• PROBLEM DESCRIPTION
Reproduce the full listing that appears beneath this instruction exactly.

• SUPPLIED MATERIAL
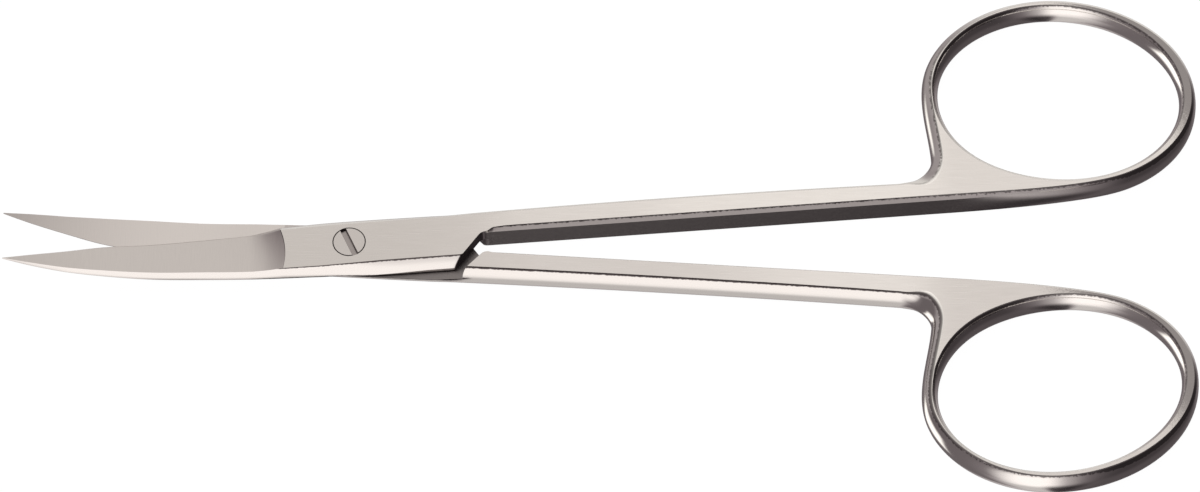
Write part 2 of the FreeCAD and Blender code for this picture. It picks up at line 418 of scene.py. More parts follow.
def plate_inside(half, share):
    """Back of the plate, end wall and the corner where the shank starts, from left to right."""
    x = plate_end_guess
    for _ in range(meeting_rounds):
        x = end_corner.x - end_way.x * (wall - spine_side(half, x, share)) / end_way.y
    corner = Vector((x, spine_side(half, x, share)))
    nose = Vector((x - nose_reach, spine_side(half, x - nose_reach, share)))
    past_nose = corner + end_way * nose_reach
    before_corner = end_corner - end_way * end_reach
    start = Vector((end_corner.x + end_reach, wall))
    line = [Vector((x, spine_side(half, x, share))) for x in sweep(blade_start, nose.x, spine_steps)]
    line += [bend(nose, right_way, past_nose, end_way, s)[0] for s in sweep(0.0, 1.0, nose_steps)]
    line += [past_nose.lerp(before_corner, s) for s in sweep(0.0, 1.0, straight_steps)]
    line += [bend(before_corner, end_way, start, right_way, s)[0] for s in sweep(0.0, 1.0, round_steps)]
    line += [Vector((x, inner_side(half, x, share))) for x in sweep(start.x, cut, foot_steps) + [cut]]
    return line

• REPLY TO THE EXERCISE
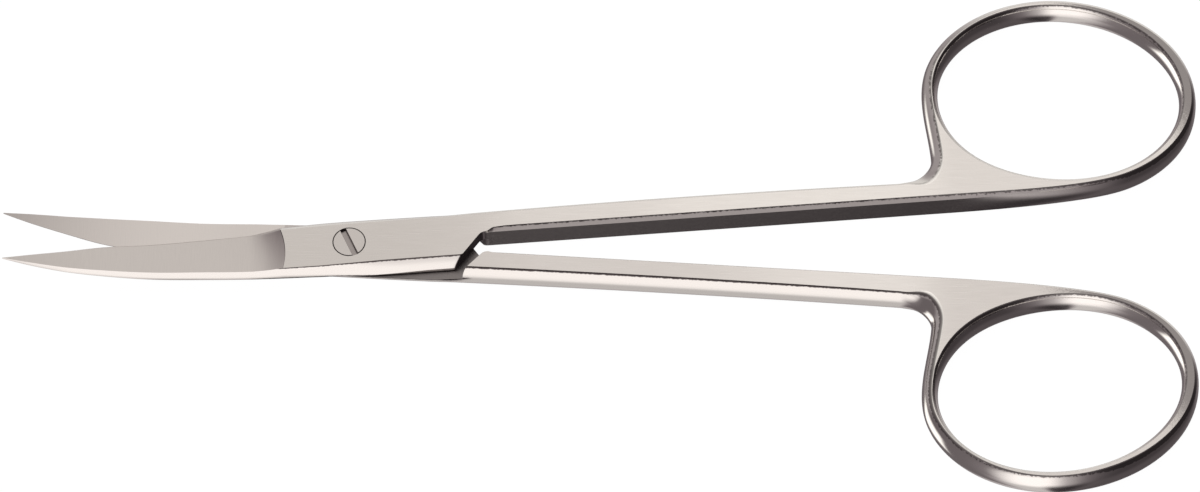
Write part 2 of the FreeCAD and Blender code for this picture. It picks up at line 418 of scene.py. More parts follow.
def plate_inside(half, share):
    """Back of the plate, end wall and the corner where the shank starts, from left to right."""
    x = plate_end_guess
    for _ in range(meeting_rounds):
        x = end_corner.x - end_way.x * (wall - spine_side(half, x, share)) / end_way.y
    corner = Vector((x, spine_side(half, x, share)))
    nose = Vector((x - nose_reach, spine_side(half, x - nose_reach, share)))
    past_nose = corner + end_way * nose_reach
    before_corner = end_corner - end_way * end_reach
    start = Vector((end_corner.x + end_reach, wall))
    line = [Vector((x, spine_side(half, x, share))) for x in sweep(blade_start, nose.x, spine_steps)]
    line += [bend(nose, right_way, past_nose, end_way, s)[0] for s in sweep(0.0, 1.0, nose_steps)]
    line += [past_nose.lerp(before_corner, s) for s in sweep(0.0, 1.0, straight_steps)]
    line += [bend(before_corner, end_way, start, right_way, s)[0] for s in sweep(0.0, 1.0, round_steps)]
    line += [Vector((x, inner_side(half, x, share))) for x in sweep(start.x, cut, foot_steps) + [cut]]
    return line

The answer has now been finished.